Единственное, что его как-то шевелило, это тренировки Саске. И то, он большую часть времени наблюдал, потому что уроки изменили своё направление.
— Выучить приёмы и техники — это даже не полдела, это десять процентов, — говорил Змей с мягкой улыбочкой. — Они будут только мешать, если ты не умеешь ими пользоваться в бою. Чем больше приёмов знает неопытный воин, тем больше вероятность, что он проиграет, запутавшись в них.
— Чем больше техник, тем дольше человек выбирает, я понял, — кивнул Саске. — И поэтому в Академии крутым техникам не учат.
— Вообще-то, базовые техники Академии очень, как ты выражаешься, круты. Но даже самый крутой меч в руках неумехи будет выглядеть жалко. Можно иметь самый лучший меч. Самую лучшую технику. Самый лучший геном. И просто не знать, куда бить.
Саске поджал губы, вспомнив встречу с Итачи в отеле. Геном, техника и полное неумение совладать с собой.
— Допустим, я об этом догадывался. И?
— Есть такое негласное понятие, как сознательное равновесие. Это состояние, в котором ты действуешь максимально эффективно. И оно вовсе не заключается в том, чтобы быть сдержанным и хладнокровным, как ни парадоксально. Разумеется, разум лучше работает, когда он чист и безмятежен, но есть ещё инстинкты, которые принимают решения гораздо быстрее разума, и чакра, которая от эмоционального возбуждения только увеличивается. Каждому шиноби нужно подобрать свой баланс разумности и эмоциональности, чтобы действовать максимально эффективно.
— Но я думал, сдержанность…
— А я разве веду себя сдержанно?.. Вопреки распространённому мнению, эмоции в бою не мешают. Более того, без эмоций человек бы и не стал драться. Нужно только подобрать такой баланс, чтобы разум был с чувствами заодно. Это, скажем так, уровень чунина, хорошего профессионала. Уровень джонина — это когда твоё спокойствие является дестабилизирующим фактором для противника.
— Например, твой любимый внезапный лизь? — скептически поднял бровь Саске.

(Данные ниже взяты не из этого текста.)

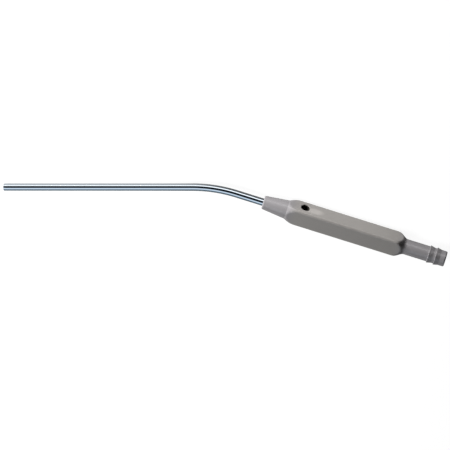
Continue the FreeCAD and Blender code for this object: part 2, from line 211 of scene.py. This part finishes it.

— Да, именно. Об этой теории редко рассказывают, чаще шиноби доходят до этого сами. Проблема в том, что пока ты не обретёшь своё равновесие, ты не сможешь сбить с равновесия противника. Но заставь противника бороться с собой, и победа будет в твоих руках.
— Эм… Навык пудрить мозги очень хорошо развит у Наруто…
— Джинчурики девятихвостого? Вполне может быть, хотя я и не заметил. Никто и не говорил, что эти способности обязаны развиваться последовательно. Лучше, когда они развиваются последовательно, но это бывает не всегда.
— Я-а-асно…
— А у тебя, Саске-ку-у-ун, — Змей улыбнулся хитро-хитро, прищурив глаза от удовольствия. — Эти способности будут развиваться параллельно. Учитывая твой талант, чем больше у тебя окажется ниточек контроля над противником, тем увереннее ты себя будешь чувствовать. Так что я подготовил тебе десяток интересных противников. Твоя задача — победить их не техниками, а заставить потерять всякое самообладание.
Учиха вздохнул. Идея выглядела интересной, но ему очень хотелось надеяться, что среди его противников не будет куноичи.
Или хотя бы не будет куноичи, помешанных на его персоне.
***
Тренировка длилась больше обычного, почти целый час вместо десяти минут. Обычно Саске разделывался с противниками гораздо быстрее, но сейчас у него были связаны руки — не в буквальном смысле, но меч действительно лежал рядом с Орочимару, а Учиха старался действовать только разговорами. Змей, конечно, старался смотреть со всей нейтральностью сенсея, но всё равно невольно залюбовался, когда Саске начал аж проявлять собственные эмоции, чтобы быстрее достигнуть чувствительной точки противника. А улыбающийся Учиха — это зрелище, мягко говоря, достойное звания отдельной техники.